— Begin Task inputs —
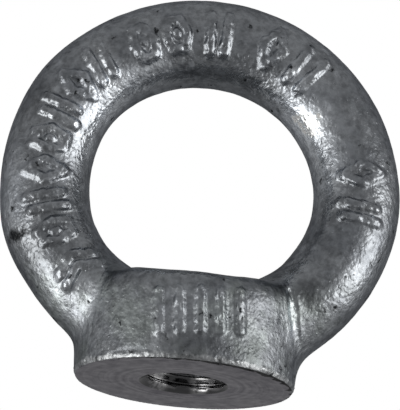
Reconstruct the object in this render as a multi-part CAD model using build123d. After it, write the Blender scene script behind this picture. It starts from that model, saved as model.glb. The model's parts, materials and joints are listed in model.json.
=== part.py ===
from build123d import *

import os
from math import asin, cos, degrees, pi, radians, sin, tan

# Lifting eye nut, M10: a forged ring on a round boss with a through thread, all one piece.
# The ring stands in the XZ plane on top of the boss, and the flat seat of the boss is at z = 0.
# Units are millimetres.

# Ring: the eye is a little wider than it is tall, as the forging spreads in its die
CENTRE_HEIGHT = 22.6         # seat to the centre of the eye
EYE_WIDTH = 25.7             # across the eye
EYE_HEIGHT = 24.6            # top to bottom of the eye
RING_WIDTH = 45.4            # across the outside of the ring
CROWN_DEPTH = 10.15          # radial depth of the section at the crown
CROWN_THICKNESS = 10.0       # front to back at the crown
ROOT_THICKNESS = 11.9        # front to back where the legs run into the boss

# Boss
BOSS_DIAMETER = 25.0
BOSS_EDGE_RADIUS = 2.4       # round top edge
SADDLE_WIDTH = 5.6           # flat of the boss top that closes the bottom of the eye
SEAT_BREAK = 0.2             # small chamfer round the machined seat

# Blends from the legs into the boss: the die leaves one leg fuller than the other
LEFT_BLEND = 2.7
RIGHT_BLEND = 4.6

# Thread
THREAD_DIAMETER = 10.0
THREAD_PITCH = 1.5
SEAT_COUNTERSINK = 10.1      # mouth of the countersink in the seat
TOP_COUNTERSINK = 10.6       # mouth of the countersink under the eye
COUNTERSINK_ANGLE = 90.0     # included angle of both

# The ring's loft
SECTION_COUNT = 19
END_SHARE = 0.7              # the loft stops inside the boss, at this share of the saddle's half angle

# Sizes that follow
crown_radius = EYE_HEIGHT / 2 + CROWN_DEPTH
boss_radius = BOSS_DIAMETER / 2
saddle_angle = degrees(asin(SADDLE_WIDTH / EYE_HEIGHT))
boss_height = CENTRE_HEIGHT - EYE_HEIGHT / 2 * cos(radians(saddle_angle))
root_angle = 180 - saddle_angle * END_SHARE
core_radius = (THREAD_DIAMETER - THREAD_PITCH) / 2


def swing(at_crown: float, at_side: float, angle: float) -> float:
    """A radius that goes from its value at the crown to its value at the side, as an oval's does."""
    return (at_crown + at_side) / 2 + (at_crown - at_side) / 2 * cos(2 * radians(angle))


def thickness(angle: float) -> float:
    """Front to back thickness of the ring, which grows smoothly from the crown to the roots."""
    share = abs(angle) / root_angle
    return CROWN_THICKNESS + (ROOT_THICKNESS - CROWN_THICKNESS) * (1 - cos(pi * share)) / 2


def ring_section(angle: float) -> Sketch:
    """The oval cross-section of the ring at an angle from the crown."""
    inner = swing(EYE_HEIGHT / 2, EYE_WIDTH / 2, angle)
    outer = swing(crown_radius, RING_WIDTH / 2, angle)
    outward = Vector(sin(radians(angle)), 0, cos(radians(angle)))
    along = Vector(cos(radians(angle)), 0, -sin(radians(angle)))
    middle = Vector(0, 0, CENTRE_HEIGHT) + outward * ((outer + inner) / 2)
    oval = Ellipse((outer - inner) / 2, thickness(angle) / 2)
    return Plane(middle, x_dir=outward, z_dir=along) * oval


def make_ring() -> Part:
    """The ring, from one root over the crown to the other, with both ends inside the boss."""
    step = 2 * root_angle / (SECTION_COUNT - 1)
    ring = loft([ring_section(-root_angle + i * step) for i in range(SECTION_COUNT)])
    return split(ring, Plane.XY, keep=Keep.TOP)


def make_boss() -> Part:
    """The round boss, with a rounded top edge and a broken edge round the seat."""
    shoulder = boss_height - BOSS_EDGE_RADIUS
    top_radius = boss_radius - BOSS_EDGE_RADIUS
    outline = Polyline((top_radius, boss_height), (0, boss_height), (0, 0), (boss_radius - SEAT_BREAK, 0),
                       (boss_radius, SEAT_BREAK), (boss_radius, shoulder))
    outline += RadiusArc((boss_radius, shoulder), (top_radius, boss_height), -BOSS_EDGE_RADIUS)
    return revolve(Plane.XZ * make_face(outline), Axis.Z)


def blend(body: Part, junction: ShapeList[Edge], radius: float) -> Part:
    """The body with the seam of one leg rounded into the boss."""
    places = [edge.center() for edge in junction]
    seam = [edge for edge in body.edges() if any((edge.center() - place).length < 1e-4 for place in places)]
    return fillet(seam, radius)


def countersink(mouth: float) -> Part:
    """A conical cutter that stands on its mouth at z = 0."""
    depth = mouth / 2 / tan(radians(COUNTERSINK_ANGLE / 2))
    return Cone(mouth / 2, 0, depth, align=(Align.CENTER, Align.CENTER, Align.MIN))


def make_bore() -> Part:
    """The tapped hole at its core diameter, with a countersink at each end.

    The upper tool comes down through the eye, so it also clears the blends that lean over the hole.
    """
    upright = (Align.CENTER, Align.CENTER, Align.MIN)
    bore = Cylinder(core_radius, CENTRE_HEIGHT, align=upright)
    tool = Cylinder(TOP_COUNTERSINK / 2, CENTRE_HEIGHT - boss_height, align=upright)
    top = Pos(0, 0, boss_height) * (tool + Rot(180, 0, 0) * countersink(TOP_COUNTERSINK))
    return bore + countersink(SEAT_COUNTERSINK) + top


def make_eye_nut() -> Part:
    """Ring and boss in one, blended where the legs meet the boss, and bored through."""
    ring = make_ring()
    boss = make_boss()
    body = boss + ring
    junction = new_edges(boss, ring, combined=body)
    body = blend(body, junction.filter_by(lambda edge: edge.center().X < 0), LEFT_BLEND)
    body = blend(body, junction.filter_by(lambda edge: edge.center().X > 0), RIGHT_BLEND)
    return body - make_bore()


if __name__ == "__main__":
    os.makedirs("parts", exist_ok=True)
    eye_nut = make_eye_nut()
    eye_nut.label = "eye_nut"
    export_step(eye_nut, "parts/eye_nut.step")
    size = eye_nut.bounding_box().size
    print(f"eye_nut: {size.X:.1f} x {size.Y:.1f} x {size.Z:.1f} mm, {eye_nut.volume:.0f} mm3")
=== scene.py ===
"""Looks of the M10 lifting eye nut: drop forged in one piece, hot-dip galvanised, then tapped and faced.

Sizes in the classes are millimetres and degrees. Meshes are made in metres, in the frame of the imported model.
"""

import json
import logging
import math
from dataclasses import dataclass
from enum import Enum
from typing import Any

import bmesh
import bpy
from mathutils import Matrix, Quaternion, Vector


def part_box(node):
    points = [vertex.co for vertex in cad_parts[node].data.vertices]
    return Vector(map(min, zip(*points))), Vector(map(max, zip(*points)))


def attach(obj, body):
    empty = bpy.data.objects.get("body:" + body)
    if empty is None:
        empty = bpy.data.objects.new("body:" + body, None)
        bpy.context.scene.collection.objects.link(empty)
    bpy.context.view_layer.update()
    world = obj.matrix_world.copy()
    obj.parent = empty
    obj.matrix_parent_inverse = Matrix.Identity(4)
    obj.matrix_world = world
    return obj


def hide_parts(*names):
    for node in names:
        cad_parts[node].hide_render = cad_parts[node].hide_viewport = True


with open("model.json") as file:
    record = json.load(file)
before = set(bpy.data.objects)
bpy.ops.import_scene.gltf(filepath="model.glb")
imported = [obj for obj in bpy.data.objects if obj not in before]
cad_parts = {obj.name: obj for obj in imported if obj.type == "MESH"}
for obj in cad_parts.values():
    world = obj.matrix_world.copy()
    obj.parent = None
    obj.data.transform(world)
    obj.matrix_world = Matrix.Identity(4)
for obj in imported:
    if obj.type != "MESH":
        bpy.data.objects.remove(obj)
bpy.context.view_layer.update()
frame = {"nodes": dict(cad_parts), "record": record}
NODE = "eye_nut"
BODY = "root"
MM = 0.001
TRIANGLE_LIMIT = 196_000
MATH = "ShaderNodeMath"
VECTOR = "ShaderNodeVectorMath"
MAP_RANGE = "ShaderNodeMapRange"
MIX = "ShaderNodeMix"
NOISE = "ShaderNodeTexNoise"
SET_POSITION = "GeometryNodeSetPosition"
FROM = ("From Min", "From Max")
TO = ("To Min", "To Max")
SMOOTH = {"interpolation_type": "SMOOTHSTEP"}
# The lengths and the noises of the zinc's skin, named as in EyeNut; each noise with its detail
SKIN_LENGTHS = ("seat_margin", "lump_height", "pebble_height", "flash_height", "flash_width", "lip_middle",
                "lip_half", "lip_height")
SKIN_NOISES = {"lump": 1.0, "pebble": 2.0, "lip": 2.0}

Span = tuple[float, float]
Triple = tuple[float, float, float]
Tree = bpy.types.NodeTree
Node = bpy.types.Node
Socket = bpy.types.NodeSocket
Piece = bpy.types.Object
Form = bmesh.types.BMesh

log = logging.getLogger("eye_nut")


def linear(code: str) -> tuple[float, float, float, float]:
    """Turns an sRGB hex colour into the linear colour that a shader takes.

    Args:
        code: Six hex digits, with or without a leading hash.

    Returns:
        Red, green, blue and an alpha of 1, in linear light.
    """
    digits = code.lstrip("#")
    levels = [int(digits[i:i + 2], 16) / 255 for i in (0, 2, 4)]
    light = [v / 12.92 if v <= 0.04045 else ((v + 0.055) / 1.055) ** 2.4 for v in levels]
    return (*light, 1.0)


def metres(sizes: tuple[float, ...]) -> tuple[float, ...]:
    """The same sizes, from millimetres."""
    return tuple(size * MM for size in sizes)


def per_metre(size: float) -> float:
    """The scale of a texture whose features are this many millimetres across."""
    return 1 / (size * MM)


def outward(azimuth: float, elevation: float) -> Vector:
    """The way out from the nut at two angles in degrees, with azimuth 0 in front and 90 to the right."""
    around, up = math.radians(azimuth), math.radians(elevation)
    return Vector((math.sin(around) * math.cos(up), -math.cos(around) * math.cos(up), math.sin(up)))


def add_node(tree: Tree, kind: str, inputs: dict[Any, Any] | None = None, **settings: Any) -> Node:
    """Adds a node, with its settings, and links or sets its inputs.

    Args:
        tree: The node tree that the node goes into.
        kind: Blender's name of the node's type.
        inputs: What each input gets, by its index or name: a value, a socket, or a node, which stands for its
            first output that is in use. A pair of names takes a pair of these.
        **settings: The node's own properties.

    Returns:
        The new node.
    """
    node = tree.nodes.new(kind)
    for name, value in settings.items():
        setattr(node, name, value)
    pairs = [pair for key, value in (inputs or {}).items()
             for pair in (zip(key, value) if isinstance(key, tuple) else [(key, value)])]
    for key, value in pairs:
        if isinstance(value, Node):
            value = next(socket for socket in value.outputs if socket.enabled)
        if isinstance(value, Socket):
            tree.links.new(value, node.inputs[key])
        else:
            node.inputs[key].default_value = value
    return node


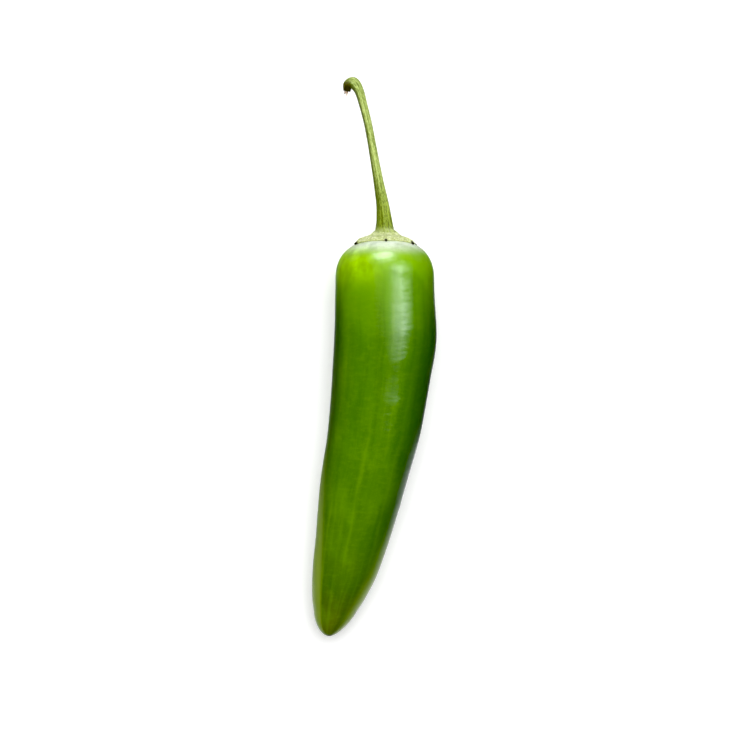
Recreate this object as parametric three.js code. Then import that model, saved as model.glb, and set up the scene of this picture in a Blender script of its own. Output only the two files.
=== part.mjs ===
// A green chilli pepper as picked, lying on its side on a flat surface.
// It is two bodies: the glossy pod, and the stalk with the calyx that caps the pod's crown.
// Millimetres. +Y runs from the pod's tip to the stalk, +Z is up, and z = 0 is the surface
// that the pod rests on. The origin is under the middle of the whole pepper.

import * as THREE from "three";

// Pod. "along" is the distance from the crown, where the calyx sits, towards the tip.
const POD_LENGTH = 99.95;
const CROWN_Y = 29.4;
const CROWN_DEPTH = 10.5; // how far along the shoulder takes to reach the full width
const CROWN_POWER = 2.5; // 2 is a round shoulder, and more is a squarer one
const TIP_DEPTH = 6.0;
const TIP_POWER = 2.0;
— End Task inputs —
**Required work:** Your task is to reproduce exactly the lines beginning at the line containing "def make_eye_nut() ->" and ending at the line containing "record = json.load(file)", inclusive.

**Written answer:**
def make_eye_nut() -> Part:
    """Ring and boss in one, blended where the legs meet the boss, and bored through."""
    ring = make_ring()
    boss = make_boss()
    body = boss + ring
    junction = new_edges(boss, ring, combined=body)
    body = blend(body, junction.filter_by(lambda edge: edge.center().X < 0), LEFT_BLEND)
    body = blend(body, junction.filter_by(lambda edge: edge.center().X > 0), RIGHT_BLEND)
    return body - make_bore()


if __name__ == "__main__":
    os.makedirs("parts", exist_ok=True)
    eye_nut = make_eye_nut()
    eye_nut.label = "eye_nut"
    export_step(eye_nut, "parts/eye_nut.step")
    size = eye_nut.bounding_box().size
    print(f"eye_nut: {size.X:.1f} x {size.Y:.1f} x {size.Z:.1f} mm, {eye_nut.volume:.0f} mm3")
=== scene.py ===
"""Looks of the M10 lifting eye nut: drop forged in one piece, hot-dip galvanised, then tapped and faced.

Sizes in the classes are millimetres and degrees. Meshes are made in metres, in the frame of the imported model.
"""

import json
import logging
import math
from dataclasses import dataclass
from enum import Enum
from typing import Any

import bmesh
import bpy
from mathutils import Matrix, Quaternion, Vector


def part_box(node):
    points = [vertex.co for vertex in cad_parts[node].data.vertices]
    return Vector(map(min, zip(*points))), Vector(map(max, zip(*points)))


def attach(obj, body):
    empty = bpy.data.objects.get("body:" + body)
    if empty is None:
        empty = bpy.data.objects.new("body:" + body, None)
        bpy.context.scene.collection.objects.link(empty)
    bpy.context.view_layer.update()
    world = obj.matrix_world.copy()
    obj.parent = empty
    obj.matrix_parent_inverse = Matrix.Identity(4)
    obj.matrix_world = world
    return obj


def hide_parts(*names):
    for node in names:
        cad_parts[node].hide_render = cad_parts[node].hide_viewport = True


with open("model.json") as file:
    record = json.load(file)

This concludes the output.